Healthy hobbyist or hoarder?

hoarderEveryone seems to know someone that collects a bunch of stuff. Maybe that someone is you. Many would consider the items picked up in dumpsters or from friends getting rid of their stuff to be worthless junk, hence their reason for getting rid of it. Most people would simply pass on the junk about to be tossed, but not that one guy, he wants whatever crap you’re throwing away. To that collector who deems himself an artist or thrifty fella who is being frugal, it’s a treasure. Surely, someday they’ll need to buy it or they’ll be able to use it, so why not grab it now, save later, and just put it somewhere until you need it. Then, there are the squatters, who take free living to the extreme to make a political statement, as opposed to those who do it by necessity. But when is enough, enough?

How do you know if your frugality has become obsessive and is a detriment to your life or others? What do you say to someone who has so much junk they have pathways through their home to navigate through it? I hear a bunch of excuses for keeping crap these days in the name of frugality; this article will help you distinguish for yourself and others if the collecting and frugality is a healthy hobby or a potential disorder for concern (that may someday overtake your life).  Moreover, this is to help those who may have no idea they’re already a hoarder (or know someone with the attributes), get the help they need. I will not get into the psychology of these disorders per se, I”l leave the why do these people hoard for another article in the near future. Last but not least, I’ll leave you with a link to a cool blog I found in writing this article along with some other useful resources.

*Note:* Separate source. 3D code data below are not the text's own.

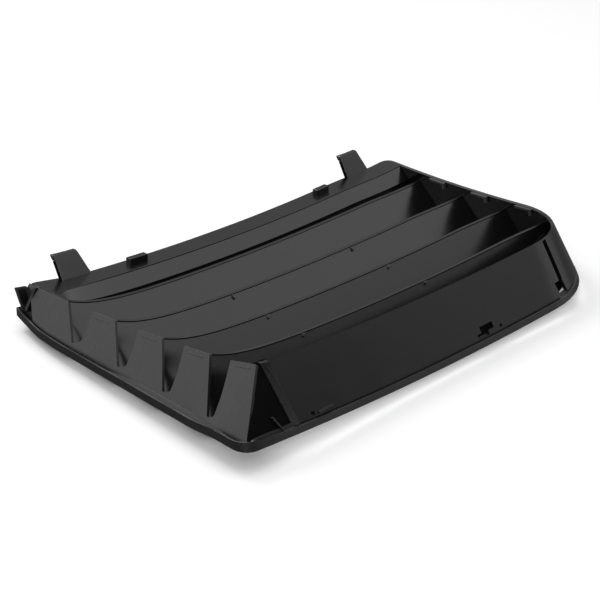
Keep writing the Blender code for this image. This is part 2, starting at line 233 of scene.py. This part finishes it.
# %% [markdown]
# One function mixes every finish of this part from the same plastic. The slats are the glossiest.
# The toothed plate is duller and faintly streaked, because the melt ran along it. The rim is a
# little greyer and rougher than the slats. The clips and the skirt plate are rougher as well and
# get a far
# lighter grey, which is painted light: it makes these shaded parts read as lit. The black behind
# the openings, on the set-back wall and on the strips beside the hook tabs has no shine at all: it
# is painted shade.

# %% Satin black plastic
def black_plastic(name, shade, gloss, blotch=22.0, streaks=0.0, shine=0.75):
    mat = bpy.data.materials.new(name)
    mat.use_nodes = True
    tree = mat.node_tree
    shader = tree.nodes["Principled BSDF"]
    place = Sock(tree, tree.nodes.new("ShaderNodeTexCoord").outputs["Object"])
    grain = place.node("ShaderNodeTexNoise", Vector=place, Scale=1500.0, Detail=2.0)
    cloud = place.node("ShaderNodeTexNoise", Vector=place, Scale=blotch, Detail=4.0)
    dust = place.node("ShaderNodeTexNoise", Vector=place, Scale=420.0, Detail=6.0).ramp(0.62, 0.74)
    stretched = place.node("ShaderNodeVectorMath", settings={"operation": "MULTIPLY"},
                           i0=place, i1=(60.0, 420.0, 60.0))
    flow = place.node("ShaderNodeTexNoise", Vector=stretched, Scale=1.0, Detail=3.0)
    flow = flow.ramp(0.42, 0.68)
    lighter = cloud * 0.35 + dust * 0.10 + flow * streaks
    low = tuple(c * 0.82 for c in shade) + (1.0,)
    high = tuple(c * 1.50 for c in shade) + (1.0,)
    tint = place.node("ShaderNodeMix", out=2, settings={"data_type": "RGBA"},
                      i0=lighter, i6=low, i7=high)
    tree.links.new(tint.socket, shader.inputs["Base Color"])
    rough = cloud * 0.10 + grain * 0.06 + flow * (0.25 * streaks) + (gloss - 0.08)
    tree.links.new(rough.socket, shader.inputs["Roughness"])
    height = grain * 0.6 + cloud * 0.4 + flow * streaks
    bump = place.node("ShaderNodeBump", Height=height, Strength=0.22, Distance=0.00010)
    tree.links.new(bump.socket, shader.inputs["Normal"])
    shader.inputs["Specular IOR Level"].default_value = shine
    return mat


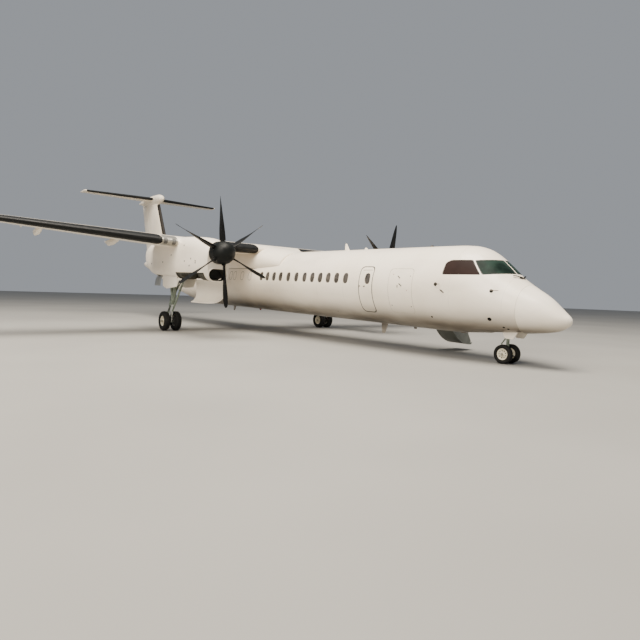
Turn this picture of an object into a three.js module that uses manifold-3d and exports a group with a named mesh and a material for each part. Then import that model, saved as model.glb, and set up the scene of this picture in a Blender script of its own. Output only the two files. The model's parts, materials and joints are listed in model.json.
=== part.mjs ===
// A 74-seat high-wing turboprop airliner, parked on its wheels with its airstair door open.
// Millimetres, +Z up, nose towards -Y, the aircraft's left (port) side towards +X.
// The airframe is drawn in its own axes and then set on the ground as one group:
// x is to port, y is the station aft of the nose tip, z is the height above the fuselage axis.
import * as THREE from 'three';
import { mergeVertices } from 'three/addons/utils/BufferGeometryUtils.js';
import Module from 'manifold-3d';

const wasm = await Module();
wasm.setup();

// Driving dimensions of the whole aircraft
const OVERALL_LENGTH = 32830;
const WING_SPAN = 28420;
const FUSELAGE_RADIUS = 1344;
const NACELLE_OFFSET = 4395;
const NOSE_GEAR_STATION = 1780;
const MAIN_GEAR_STATION = 15720;

// How the airframe sits on the ground, slightly nose down
const GROUND_PITCH = Math.atan(0.0214);
const AXIS_HEIGHT_AT_NOSE = 2053;
const MIDDLE_STATION = 16364.9;

// Gaps: between faces that touch, behind a panel, round a panel, round a part that moves, and
// at the ends of a control surface
const TOUCH = 0.3;
const SEAT_GAP = 3;
const PANEL_GAP = 4;
const RUNNING_GAP = 8;
const END_GAP = 12;

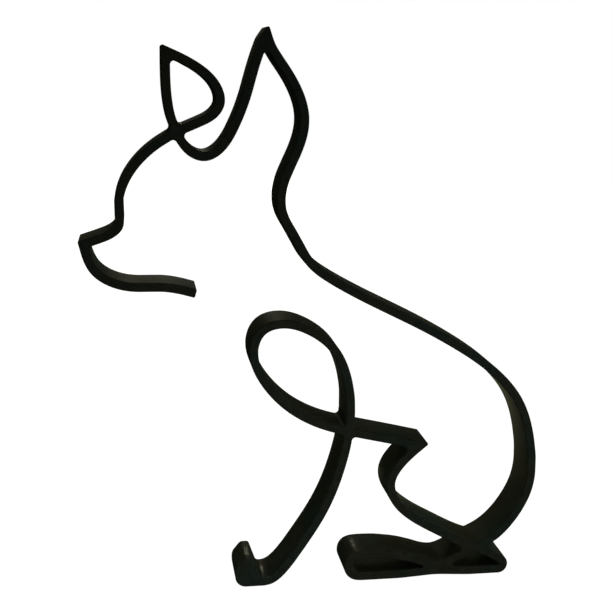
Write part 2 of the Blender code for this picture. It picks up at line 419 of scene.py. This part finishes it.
def check_closed(piece):
    """Stops the script if the piece has an open edge or is inside out."""
    mesh = bmesh.new()
    mesh.from_mesh(piece.data)
    loose = [e for e in mesh.edges if len(e.link_faces) != 2]
    volume = mesh.calc_volume(signed=True)
    mesh.free()
    if loose or volume <= 0:
        raise RuntimeError(f"{piece.name} has {len(loose)} open edges and volume {volume:.3g} m3")


# Finish

# Where handling has polished the surface, in metres: the hind toe and the front paw.
POLISHED = [(0.0140, -0.0040, 0.0125), (-0.0190, 0.0, 0.0030)]

# Noise runs from 0 to 1 about this mean.
MEAN = 0.5
# The patches of hue and the clouds of the mottle: patches to a metre, detail and roughness.
BROAD_NOISE = (60.0, 3.0, 0.55)
CLOUD_NOISE = (420.0, 3.0, 0.6)
# The grain's detail and roughness, after its own size.
GRAIN_NOISE = (2.0, 0.5)
# The part of the patches' range that turns from the cool tone to the warm one.
COOL_END, WARM_END = 0.38, 0.62
# How much the clouds and the patches change the roughness over their full range.
CLOUD_ROUGHNESS, BROAD_ROUGHNESS = 0.10, 0.08
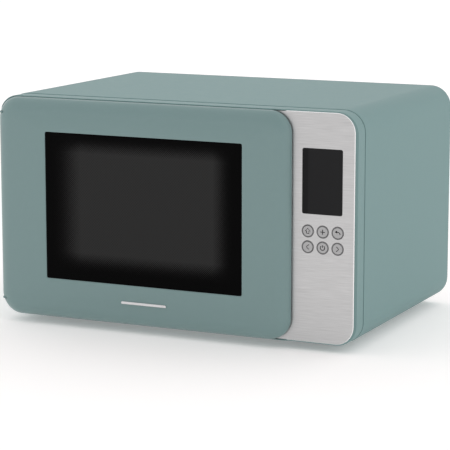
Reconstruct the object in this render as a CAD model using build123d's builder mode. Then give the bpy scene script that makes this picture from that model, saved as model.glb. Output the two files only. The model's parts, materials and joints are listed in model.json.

The Difference Between Hoarding and Collecting

Frost & Hartl’s (’96) definition of clinical hoarding:

(1) the acquisition of, and failure to discard, a large number of possessions that appear to be of useless or of limited value; (2) living spaces sufficiently cluttered so as to preclude activities for which those spaces were designed; and (3) significant distress or impairment in functioning caused by the hoarding.

Now, for an alternate explanation of the above definition, and another viewpoint on the difference between a hobby and hoarding:

Professionals look for these three things when evaluating compulsive hoarders:

  • An inability to discard objects coupled with anxiety if a hoarder does try to throw things away
  • Impaired ability to function due to hoarding
  • A cluttered living space that has become so filled with objects that it can’t be used effectively

Hoarders typically fixate on keeping things such as:

Newspapers, old mail circulars, discarded food packaging, plastic containers, and in extreme cases, items like hair, fingernail clippings and even feces.

Conversely, hobbyists collect things of value worth money to others. If they were to sell their collection, they could make money from it. Just because your brother has a collection Nintendo games that line his bedroom walls from floor to ceiling doesn’t mean he’s a hoarder (even if he doesn’t play half of them), just as a mother who has 2,000 precious moments dolls doesn’t make her a hoarder. It all seems to come down to if others see value in what you’re collecting.

So, it’s time to ask yourself or your friends or family, are you keeping a bunch of stuff that’s worthless to everyone but yourself?

If you have determined either you or someone you know has a potential hoarding problem, don’t fret! Use the below tips and get in contact with a professional therapist.

Show empathy. Showing empathy doesn’t necessarily mean you agree with everything the person says. But it does mean you are willing to listen and to try to see things from the other person’s perspective.

Don’t argue. There is simply no point in arguing about hoarding. The harder you argue, the more the person is likely to argue back. The only solution is to get out of the argument.

Respect autonomy. Remember, most of you are dealing with an adult who has freedom of choice about her own possessions. Try to engage your loved one in a discussion (rather than an argument) about the home and her behavior. Ask your loved one what she wants to do, rather than just telling her what you want: “What do you think you would like to do about the clutter in the home?” “How do you suggest we proceed?”

Help the person recognize that his/her actions are inconsistent with her greater goals or values. Ask the person about her goals and values: “What’s really important to you in life? How would you like your life to be five years from now? What are your hopes and goals in life?” Discuss whether the person’s acquiring or difficulty organizing or getting rid of things fit with those goals and values. This is most effective if you ask, rather than tell: “How does the condition of your home fit with your desire to be a good grandmother? You’ve told me that friendships are very important to you; how well can you pursue that goal, given the way things are right now?”

If you have been accustomed to arguing and threatening and blaming, your new approaches will surprise your loved one, and it may take a little time before the person begins to trust you. Try these methods in several conversations and notice whether the balance seems to be tilting in the right direction. If so, be patient and keep up the good work.